As you rightly point out, cash seizures in the 2017 UP election (which took place just months after demonetisation) increased three-fold. The same was largely true of the other four states that went to the polls.

In speaking with politicians in India for the book, they privately suggested that demonetisation could have a small short-term impact, but that parties and politicians are pretty ingenious when it comes to laundering funds.

Senior officials with the Election Commission of India have said as much. Money power -- and the use of illicit cash -- remains a principal concern for them.

 

The Reserve Bank revealed that 99% of the currency that was declared void has returned.
The government's main contention was that demonetisation would wipe out unaccounted wealth which has not happened.
What was the point of this mammoth exercise then?

That is a very good question! I think the Modi government genuinely thought that a large proportion of outstanding currency would not come back into the system, which would allow the Reserve Bank of India to wipe those liabilities off their books and deliver a windfall to the government.

The government, in turn, would issue a cash transfer to all households in India.

In private conversations, senior economic officials have told me that they simply did not foresee the extent to which public sector bank managers would collude with those seeking to turn black money white.

In my view, the Modi government was just flabbergasted as most analysts that nearly all the money came back.

Were the reasons for demonetisation more political than economic? In your opinion, what were the political compulsions?

I do think there was a secondary motivation, which was political.

Demonetisation and the broader assault on 'black money' has given the Modi government a very powerful narrative with which they can go to the polls in 2019.

It is very hard for any political party to argue with steps taken against black money; it was Modi's 'either you're with us or against us' moment.

Furthermore, given the Modi government's uneven economic record, demonetisation allowed them to change the narrative. It is no longer about growth, jobs, and investment.

It is about launching the most ambitious attack on black money since Indian Independence.

Has this risk backfired?

Frankly, as far as 2019 concerned, I think the net effect will be minimal.

Modi will get credit in some quarters for taking a bold gamble to squeeze the fat cats who amassed ill-gotten wealth.
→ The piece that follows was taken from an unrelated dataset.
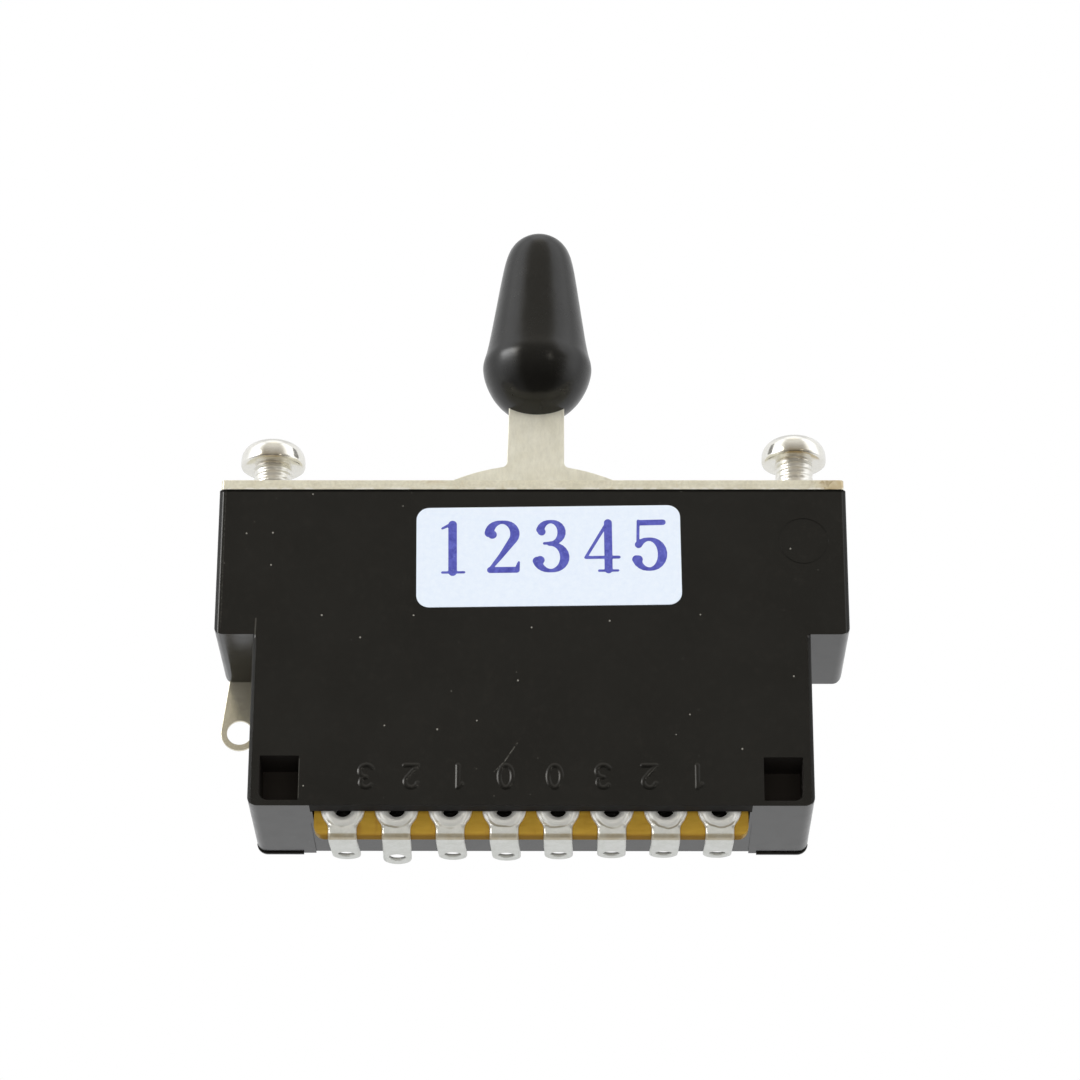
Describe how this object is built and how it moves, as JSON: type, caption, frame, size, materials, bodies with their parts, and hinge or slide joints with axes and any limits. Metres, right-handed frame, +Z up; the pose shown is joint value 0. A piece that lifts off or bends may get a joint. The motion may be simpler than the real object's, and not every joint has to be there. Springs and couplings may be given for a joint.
{
  "type": "lever selector switch",
  "caption": "Slim closed-body lever selector switch with a metal top plate, a soft-tipped blade lever, mounting screws, a row of solder lugs and a ground lug.",
  "frame": {"origin": "centre of the top plate's upper face, midway between the mounting screws, where the switch is fixed under a panel", "axes": "+Z up along the lever, +X along the plate from the left screw to the right one, -Y out of the front face with the label"},
  "size_m": [0.0488, 0.0105, 0.053],
  "materials": {
    "black_moulding": "glossy black phenolic moulding",
    "nickel_plate": "satin nickel plating",
    "bright_screw": "bright nickel plating",
    "lever_steel": "satin nickel plating",
    "black_tip": "glossy soft plastic",
    "carrier_plastic": "natural nylon",
    "bronze": "phosphor bronze",
    "pin_steel": "ground steel",
    "board_laminate": "amber phenolic paper laminate",
    "tinned_metal": "bright tin plating",
    "silvered_contact": "silver-plated brass",
    "spring_steel": "spring steel",
    "ground_plate": "nickel plating",
    "label_paper": "coated white paper"
  },
  "bodies": {
    "switch_body": {"housing": "black_moulding", "top_plate": "nickel_plate", "mounting_screw_left": "bright_screw", "mounting_screw_right": "bright_screw", "pivot_pin": "pin_steel", "terminal_board": "board_laminate", "terminal_rivets": "tinned_metal", "detent_spring": "spring_steel", "ground_lug": "ground_plate", "front_label": "label_paper", "left_contact_outer": "silvered_contact", "left_contact_middle": "silvered_contact", "left_contact_inner": "silvered_contact", "left_contact_common": "silvered_contact", "right_contact_common": "silvered_contact", "right_contact_inner": "silvered_contact", "right_contact_middle": "silvered_contact", "right_contact_outer": "silvered_contact", "solder_lug_1": "tinned_metal", "solder_lug_2": "tinned_metal", "solder_lug_3": "tinned_metal", "solder_lug_4": "tinned_metal", "solder_lug_5": "tinned_metal", "solder_lug_6": "tinned_metal", "solder_lug_7": "tinned_metal", "solder_lug_8": "tinned_metal"},
    "lever_assembly": {"lever": "lever_steel", "lever_tip": "black_tip", "contact_carrier": "carrier_plastic", "wiper_left": "bronze", "wiper_right": "bronze"}
  },
  "joints": [
    {"name": "lever_hinge", "type": "hinge", "parent": "switch_body", "child": "lever_assembly", "pos_m": [0, 0, -0.0122], "axis": [0, 1, 0], "range_deg": [-28.65, 27.35], "deforming": ["detent_spring"]}
  ]
}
Others will mock him for unnecessarily damaging India's growth recovery and harming ordinary Indians for no reason.

On average, I think these effects will probably cancel each other out.
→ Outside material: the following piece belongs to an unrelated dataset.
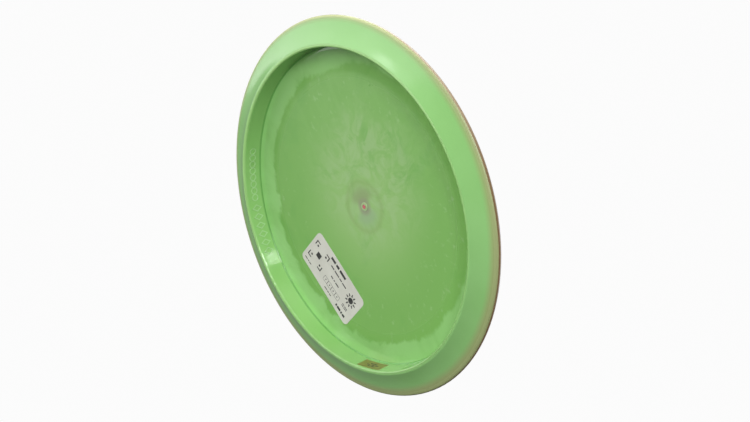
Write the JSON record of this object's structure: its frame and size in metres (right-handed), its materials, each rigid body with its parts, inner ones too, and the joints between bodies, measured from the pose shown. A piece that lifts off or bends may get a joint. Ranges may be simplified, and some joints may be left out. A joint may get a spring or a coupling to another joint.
{
  "type": "flying disc",
  "caption": "Golf flying disc with a wide wing-shaped rim, a shallow domed flight plate and a deep open cavity underneath.",
  "frame": {"origin": "centre of the ring on the rim's lip that the disc rests on", "axes": "+Z along the spin axis, up through the domed flight plate; the cavity opens towards -Z; +X and +Y lie in the resting plane, and the paper label is in the +X +Y quarter"},
  "size_m": [0.211, 0.211, 0.0153],
  "materials": {
    "moulded_green": "satin gloss, faintly pearly pale green, tinted brown at the nose",
    "label_paper": "matt coated paper, printed dark grey",
    "sticker_foil": "thin gold-olive film with a darker border",
    "stamp_foil": "bright hot-stamped foil"
  },
  "bodies": {
    "root": {"rim": "moulded_green", "flight_plate": "moulded_green", "spec_label": "label_paper", "stock_sticker": "sticker_foil", "top_stamp": "stamp_foil"}
  },
  "joints": []
}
If the Modi government is successful in extraditing a high-profile fugitive such as Vijay Mallya or Nirav Modi before the 2019 election, the government will be able to link demonetisation to this and turn it into a positive.

Have demonetisation and GST dented Modi's popularity?

Again, I think any negative effect is probably on the margins.

The government is working overtime (through the GST Council) to iron out the most severe kinks in the GST system.

It won't necessarily operate as a well-oiled machine by Spring 2019, but I think the worst will certainly be in the past.

Indeed, the most recent GDP numbers suggest that the economy is in fact recovering from the twin shocks of demonetisation and GST.

I think where these two actions do damage is when it comes to Modi's perceived competence. Remember that was supposed to be the calling card of this administration.

Whatever you might say about Modi and colleagues, they were supposed to be more competent that the UPA-2 regime.

Modi was the 'CEO CM-turned-PM'. I still think the electorate is willing to give him the benefit of the doubt, but the implementation of demonetisation and GST do not help in this regard.